# Sleepy Hollow Tree of Souls prop



## ERVysther (Jun 18, 2011)

Hello!

As a few folks are aware, we are doing the Headless Horseman for our patio display this year - we start the beast next week, btw - my sweet wife Lisa mentioned she would like to build a hollow tree prop, and, at the base, leave it hollow and fill it w/glow in the dark skulls/head pieces, _a la_ the Tree of Souls (I _think _that's what is was called) in _Sleepy Hollow_...

...any pointers on how to build this? It will be a stationary vertical prop - nothing like what's in the film, just a tree trunk - although that beast in the movie would be nice to try if I had a bigger place and another lifetime at my disposal...

...as ever, many thanks for the hints! :jol:


----------



## RoxyBlue (Oct 6, 2008)

You might start with a sonotube as the base upon which to build. Places like Home Depot should have them. I believe they're cardboard, but they're very strong since they're made to hold poured concrete.

You can papier mache to cover it with a barklike texture, or use Great Stuff - I'm pretty sure someone here has used that as a coating to make a tree stump.


----------



## Spooky1 (Aug 25, 2008)

Here's a link to a great looking tree stump (not hollow), that Dubbax3 made.
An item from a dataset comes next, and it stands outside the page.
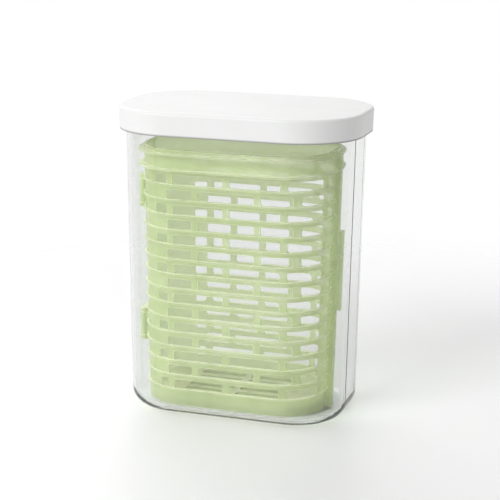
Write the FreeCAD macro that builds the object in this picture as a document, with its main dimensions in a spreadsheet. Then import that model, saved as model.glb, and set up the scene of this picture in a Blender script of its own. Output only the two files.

http://hauntforum.com/showthread.php?t=26481&highlight=tree+stump


----------



## ouizul1 (May 22, 2010)

Cloth, or burlap, dipped in monster mud also makes a good covering for things like this. After placing the cloth, while it's still wet, you can slide it around to form ridges and wrinkles to resemble bark. I've used this technique to form skin wrinkles in grotesques. Burlap is available by the yard at Walmart and it's fairly cheap.

A good example to follow would be those "cat trees" sold at pet stores. Those things have carpet glued to them which as been formed/shaped to resemble bark texture.


----------